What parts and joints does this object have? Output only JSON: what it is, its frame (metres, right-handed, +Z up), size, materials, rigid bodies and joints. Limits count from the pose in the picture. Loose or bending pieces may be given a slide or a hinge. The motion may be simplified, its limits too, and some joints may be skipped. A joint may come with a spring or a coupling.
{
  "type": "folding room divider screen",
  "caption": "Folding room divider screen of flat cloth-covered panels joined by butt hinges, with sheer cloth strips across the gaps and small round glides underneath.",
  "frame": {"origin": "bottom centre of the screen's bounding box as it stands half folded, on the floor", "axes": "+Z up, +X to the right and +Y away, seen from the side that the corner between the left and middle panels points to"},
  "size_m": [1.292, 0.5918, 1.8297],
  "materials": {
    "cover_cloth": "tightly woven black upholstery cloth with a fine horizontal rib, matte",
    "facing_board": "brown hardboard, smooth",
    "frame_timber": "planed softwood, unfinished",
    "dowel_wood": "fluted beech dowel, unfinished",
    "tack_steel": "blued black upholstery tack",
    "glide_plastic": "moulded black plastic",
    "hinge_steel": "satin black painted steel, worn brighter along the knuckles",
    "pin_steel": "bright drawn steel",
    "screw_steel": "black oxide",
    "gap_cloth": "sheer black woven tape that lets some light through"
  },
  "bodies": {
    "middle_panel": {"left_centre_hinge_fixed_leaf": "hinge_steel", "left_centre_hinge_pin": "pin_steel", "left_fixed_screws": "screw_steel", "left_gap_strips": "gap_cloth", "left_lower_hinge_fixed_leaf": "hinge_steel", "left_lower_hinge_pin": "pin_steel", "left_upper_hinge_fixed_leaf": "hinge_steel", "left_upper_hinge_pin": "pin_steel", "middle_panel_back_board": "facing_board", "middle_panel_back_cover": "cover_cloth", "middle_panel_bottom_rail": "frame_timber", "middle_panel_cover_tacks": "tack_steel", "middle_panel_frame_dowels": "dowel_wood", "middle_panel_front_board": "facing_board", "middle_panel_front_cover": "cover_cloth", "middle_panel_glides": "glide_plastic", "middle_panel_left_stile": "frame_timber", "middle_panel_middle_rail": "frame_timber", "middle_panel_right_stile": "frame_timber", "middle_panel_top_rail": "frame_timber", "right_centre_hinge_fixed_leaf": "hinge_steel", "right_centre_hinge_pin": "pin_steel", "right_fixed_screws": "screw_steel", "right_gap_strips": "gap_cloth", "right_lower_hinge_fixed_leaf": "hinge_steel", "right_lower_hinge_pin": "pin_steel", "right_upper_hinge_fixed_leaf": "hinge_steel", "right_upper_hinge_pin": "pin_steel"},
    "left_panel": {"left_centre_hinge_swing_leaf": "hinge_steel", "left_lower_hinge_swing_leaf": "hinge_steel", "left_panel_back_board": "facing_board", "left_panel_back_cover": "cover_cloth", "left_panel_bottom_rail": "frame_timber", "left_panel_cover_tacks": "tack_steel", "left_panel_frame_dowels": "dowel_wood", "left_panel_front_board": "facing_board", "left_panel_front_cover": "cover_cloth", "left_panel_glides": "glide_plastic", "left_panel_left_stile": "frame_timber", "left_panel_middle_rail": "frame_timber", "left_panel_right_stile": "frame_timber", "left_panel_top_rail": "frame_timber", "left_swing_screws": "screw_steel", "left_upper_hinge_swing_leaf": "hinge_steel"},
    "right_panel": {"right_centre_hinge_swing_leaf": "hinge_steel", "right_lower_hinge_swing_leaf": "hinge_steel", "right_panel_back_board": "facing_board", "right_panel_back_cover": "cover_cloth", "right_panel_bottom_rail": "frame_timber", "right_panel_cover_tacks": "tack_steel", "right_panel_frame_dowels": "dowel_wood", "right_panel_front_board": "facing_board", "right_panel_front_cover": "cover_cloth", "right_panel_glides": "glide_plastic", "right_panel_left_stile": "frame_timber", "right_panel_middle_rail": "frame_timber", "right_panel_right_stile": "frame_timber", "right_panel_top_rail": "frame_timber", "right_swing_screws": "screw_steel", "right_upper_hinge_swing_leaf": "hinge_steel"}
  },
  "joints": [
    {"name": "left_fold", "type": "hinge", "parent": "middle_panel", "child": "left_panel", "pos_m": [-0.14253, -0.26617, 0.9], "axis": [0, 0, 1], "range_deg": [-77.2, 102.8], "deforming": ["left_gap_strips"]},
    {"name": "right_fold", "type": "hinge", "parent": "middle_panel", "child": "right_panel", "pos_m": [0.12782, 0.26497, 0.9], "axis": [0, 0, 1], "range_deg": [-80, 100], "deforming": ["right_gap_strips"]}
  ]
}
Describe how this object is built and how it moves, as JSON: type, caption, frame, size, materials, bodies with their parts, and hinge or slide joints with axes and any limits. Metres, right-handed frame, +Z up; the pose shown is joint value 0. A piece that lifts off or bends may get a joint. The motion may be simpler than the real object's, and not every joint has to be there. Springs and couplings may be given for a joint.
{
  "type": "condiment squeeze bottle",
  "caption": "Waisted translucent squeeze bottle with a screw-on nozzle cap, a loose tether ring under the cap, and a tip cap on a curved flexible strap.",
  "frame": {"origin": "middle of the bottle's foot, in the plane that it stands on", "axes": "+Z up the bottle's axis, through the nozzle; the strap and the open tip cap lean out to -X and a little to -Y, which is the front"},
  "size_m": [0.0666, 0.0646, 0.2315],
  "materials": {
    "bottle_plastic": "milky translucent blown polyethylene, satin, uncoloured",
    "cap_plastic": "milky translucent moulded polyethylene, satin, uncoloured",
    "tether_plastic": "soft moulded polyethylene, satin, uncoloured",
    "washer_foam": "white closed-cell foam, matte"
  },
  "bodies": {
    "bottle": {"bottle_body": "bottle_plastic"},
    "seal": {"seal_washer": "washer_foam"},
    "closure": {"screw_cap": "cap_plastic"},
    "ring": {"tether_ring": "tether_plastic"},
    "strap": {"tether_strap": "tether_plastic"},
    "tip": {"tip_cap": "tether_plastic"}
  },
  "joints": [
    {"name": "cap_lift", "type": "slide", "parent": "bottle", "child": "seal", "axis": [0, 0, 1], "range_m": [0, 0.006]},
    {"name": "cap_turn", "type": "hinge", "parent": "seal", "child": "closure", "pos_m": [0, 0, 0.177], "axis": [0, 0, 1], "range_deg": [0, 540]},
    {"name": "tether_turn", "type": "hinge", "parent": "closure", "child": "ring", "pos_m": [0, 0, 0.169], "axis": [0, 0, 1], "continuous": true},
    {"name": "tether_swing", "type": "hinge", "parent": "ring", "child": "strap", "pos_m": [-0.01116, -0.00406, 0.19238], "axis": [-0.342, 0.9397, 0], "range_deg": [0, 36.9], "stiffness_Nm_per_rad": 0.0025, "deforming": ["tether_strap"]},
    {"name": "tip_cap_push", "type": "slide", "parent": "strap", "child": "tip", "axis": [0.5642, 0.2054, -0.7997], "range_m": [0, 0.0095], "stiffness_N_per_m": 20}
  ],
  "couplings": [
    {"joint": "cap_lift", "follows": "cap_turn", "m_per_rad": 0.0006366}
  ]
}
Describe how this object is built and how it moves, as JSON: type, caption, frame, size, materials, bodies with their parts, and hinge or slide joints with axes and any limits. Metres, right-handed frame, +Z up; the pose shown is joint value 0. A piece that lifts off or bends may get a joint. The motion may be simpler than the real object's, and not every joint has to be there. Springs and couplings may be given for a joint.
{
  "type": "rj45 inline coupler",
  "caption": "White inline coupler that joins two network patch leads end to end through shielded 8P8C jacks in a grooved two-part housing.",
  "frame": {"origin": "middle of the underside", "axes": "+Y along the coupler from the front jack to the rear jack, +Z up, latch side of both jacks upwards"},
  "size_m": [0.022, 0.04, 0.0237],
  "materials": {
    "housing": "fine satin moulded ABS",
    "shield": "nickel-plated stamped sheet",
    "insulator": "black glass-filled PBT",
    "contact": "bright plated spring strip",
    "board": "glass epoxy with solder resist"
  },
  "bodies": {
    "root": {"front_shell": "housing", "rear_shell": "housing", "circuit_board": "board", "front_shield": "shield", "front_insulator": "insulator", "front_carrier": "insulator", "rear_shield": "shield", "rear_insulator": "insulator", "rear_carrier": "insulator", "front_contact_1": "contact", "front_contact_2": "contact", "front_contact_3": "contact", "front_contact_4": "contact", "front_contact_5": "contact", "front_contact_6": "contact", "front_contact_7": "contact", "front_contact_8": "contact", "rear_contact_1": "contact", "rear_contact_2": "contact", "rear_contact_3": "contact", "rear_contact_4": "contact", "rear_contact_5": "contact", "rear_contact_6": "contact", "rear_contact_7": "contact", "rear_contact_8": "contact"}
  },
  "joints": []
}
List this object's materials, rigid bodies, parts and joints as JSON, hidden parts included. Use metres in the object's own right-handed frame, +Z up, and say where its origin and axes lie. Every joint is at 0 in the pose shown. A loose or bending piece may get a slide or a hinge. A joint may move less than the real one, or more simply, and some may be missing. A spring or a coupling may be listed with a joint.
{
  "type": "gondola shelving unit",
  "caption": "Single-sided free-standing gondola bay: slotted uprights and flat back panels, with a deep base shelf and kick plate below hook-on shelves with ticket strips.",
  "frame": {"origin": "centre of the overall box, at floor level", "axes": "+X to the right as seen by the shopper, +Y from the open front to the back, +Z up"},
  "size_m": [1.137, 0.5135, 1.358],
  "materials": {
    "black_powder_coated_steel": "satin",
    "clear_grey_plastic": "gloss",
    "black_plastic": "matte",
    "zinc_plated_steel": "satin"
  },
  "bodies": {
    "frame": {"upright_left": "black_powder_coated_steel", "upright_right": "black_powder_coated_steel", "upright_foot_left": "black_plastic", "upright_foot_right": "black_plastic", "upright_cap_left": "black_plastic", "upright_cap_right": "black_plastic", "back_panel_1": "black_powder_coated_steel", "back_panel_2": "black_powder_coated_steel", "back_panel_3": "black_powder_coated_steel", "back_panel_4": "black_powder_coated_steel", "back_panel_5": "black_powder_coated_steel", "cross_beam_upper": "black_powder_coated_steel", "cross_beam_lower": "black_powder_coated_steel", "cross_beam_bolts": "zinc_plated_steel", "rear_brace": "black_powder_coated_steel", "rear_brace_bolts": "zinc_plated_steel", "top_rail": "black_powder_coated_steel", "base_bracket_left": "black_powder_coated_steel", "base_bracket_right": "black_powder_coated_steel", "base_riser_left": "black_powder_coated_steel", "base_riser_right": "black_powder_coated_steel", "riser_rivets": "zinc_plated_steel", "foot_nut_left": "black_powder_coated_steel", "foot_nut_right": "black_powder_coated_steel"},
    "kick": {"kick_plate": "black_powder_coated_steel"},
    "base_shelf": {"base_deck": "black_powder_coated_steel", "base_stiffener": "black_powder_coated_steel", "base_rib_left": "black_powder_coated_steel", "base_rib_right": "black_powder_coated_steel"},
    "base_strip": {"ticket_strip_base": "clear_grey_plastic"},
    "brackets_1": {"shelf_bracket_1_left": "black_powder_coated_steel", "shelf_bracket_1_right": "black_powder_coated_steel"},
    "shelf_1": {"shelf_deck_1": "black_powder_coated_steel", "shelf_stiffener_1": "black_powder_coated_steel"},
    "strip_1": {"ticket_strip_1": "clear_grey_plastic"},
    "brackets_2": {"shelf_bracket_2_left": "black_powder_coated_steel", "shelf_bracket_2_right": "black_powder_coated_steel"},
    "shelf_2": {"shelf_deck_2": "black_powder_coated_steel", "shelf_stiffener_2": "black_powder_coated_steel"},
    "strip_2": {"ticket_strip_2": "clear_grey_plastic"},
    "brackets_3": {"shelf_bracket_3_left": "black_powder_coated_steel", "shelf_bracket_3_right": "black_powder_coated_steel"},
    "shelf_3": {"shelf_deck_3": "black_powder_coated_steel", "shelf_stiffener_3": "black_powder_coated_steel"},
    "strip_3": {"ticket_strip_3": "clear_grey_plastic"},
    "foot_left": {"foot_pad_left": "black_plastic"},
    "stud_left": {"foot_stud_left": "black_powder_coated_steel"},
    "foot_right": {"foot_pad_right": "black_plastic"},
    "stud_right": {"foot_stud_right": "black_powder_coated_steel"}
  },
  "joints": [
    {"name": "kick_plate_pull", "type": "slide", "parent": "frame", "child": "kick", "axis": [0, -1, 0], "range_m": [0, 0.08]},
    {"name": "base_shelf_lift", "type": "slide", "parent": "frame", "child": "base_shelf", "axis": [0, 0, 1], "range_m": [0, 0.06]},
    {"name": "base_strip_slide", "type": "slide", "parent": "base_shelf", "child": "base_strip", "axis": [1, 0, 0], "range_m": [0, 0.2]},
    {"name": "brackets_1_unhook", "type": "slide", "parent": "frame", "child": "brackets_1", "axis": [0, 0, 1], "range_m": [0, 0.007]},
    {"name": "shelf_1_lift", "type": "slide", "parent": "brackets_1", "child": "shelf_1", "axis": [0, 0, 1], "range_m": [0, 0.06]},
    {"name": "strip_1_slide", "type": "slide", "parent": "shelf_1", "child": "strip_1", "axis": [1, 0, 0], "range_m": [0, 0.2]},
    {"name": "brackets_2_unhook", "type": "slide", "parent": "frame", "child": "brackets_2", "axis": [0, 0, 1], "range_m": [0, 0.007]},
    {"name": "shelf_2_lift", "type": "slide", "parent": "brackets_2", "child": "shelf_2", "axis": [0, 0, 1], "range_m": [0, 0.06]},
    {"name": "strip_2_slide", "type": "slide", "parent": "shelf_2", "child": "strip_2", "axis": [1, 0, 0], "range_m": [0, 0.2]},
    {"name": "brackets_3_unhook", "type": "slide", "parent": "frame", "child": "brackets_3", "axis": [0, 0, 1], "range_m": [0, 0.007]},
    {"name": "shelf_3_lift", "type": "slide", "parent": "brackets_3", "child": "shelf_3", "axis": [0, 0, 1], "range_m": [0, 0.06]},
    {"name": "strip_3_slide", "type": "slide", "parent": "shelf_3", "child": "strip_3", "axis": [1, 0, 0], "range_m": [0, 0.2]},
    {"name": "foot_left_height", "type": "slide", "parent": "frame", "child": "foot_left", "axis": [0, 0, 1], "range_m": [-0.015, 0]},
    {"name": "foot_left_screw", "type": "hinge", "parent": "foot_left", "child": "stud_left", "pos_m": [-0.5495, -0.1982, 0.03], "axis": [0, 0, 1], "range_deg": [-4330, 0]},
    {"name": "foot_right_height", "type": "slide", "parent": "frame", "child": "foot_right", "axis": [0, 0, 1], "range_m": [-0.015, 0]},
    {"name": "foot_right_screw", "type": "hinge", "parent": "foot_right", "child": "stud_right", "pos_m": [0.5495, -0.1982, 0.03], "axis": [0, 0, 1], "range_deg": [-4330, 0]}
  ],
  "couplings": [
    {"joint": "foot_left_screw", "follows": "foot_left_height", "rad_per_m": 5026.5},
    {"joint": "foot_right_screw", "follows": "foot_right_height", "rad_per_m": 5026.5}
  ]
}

--- Prompt ---
Pull out all lines from the entries above in which the word "parts" appears.

--- Output below ---
What parts and joints does this object have? Output only JSON: what it is, its frame (metres, right-handed, +Z up), size, materials, rigid bodies and joints. Limits count from the pose in the picture. Loose or bending pieces may be given a slide or a hinge. The motion may be simplified, its limits too, and some joints may be skipped. A joint may come with a spring or a coupling.
Describe how this object is built and how it moves, as JSON: type, caption, frame, size, materials, bodies with their parts, and hinge or slide joints with axes and any limits. Metres, right-handed frame, +Z up; the pose shown is joint value 0. A piece that lifts off or bends may get a joint. The motion may be simpler than the real object's, and not every joint has to be there. Springs and couplings may be given for a joint.
Describe how this object is built and how it moves, as JSON: type, caption, frame, size, materials, bodies with their parts, and hinge or slide joints with axes and any limits. Metres, right-handed frame, +Z up; the pose shown is joint value 0. A piece that lifts off or bends may get a joint. The motion may be simpler than the real object's, and not every joint has to be there. Springs and couplings may be given for a joint.
List this object's materials, rigid bodies, parts and joints as JSON, hidden parts included. Use metres in the object's own right-handed frame, +Z up, and say where its origin and axes lie. Every joint is at 0 in the pose shown. A loose or bending piece may get a slide or a hinge. A joint may move less than the real one, or more simply, and some may be missing. A spring or a coupling may be listed with a joint.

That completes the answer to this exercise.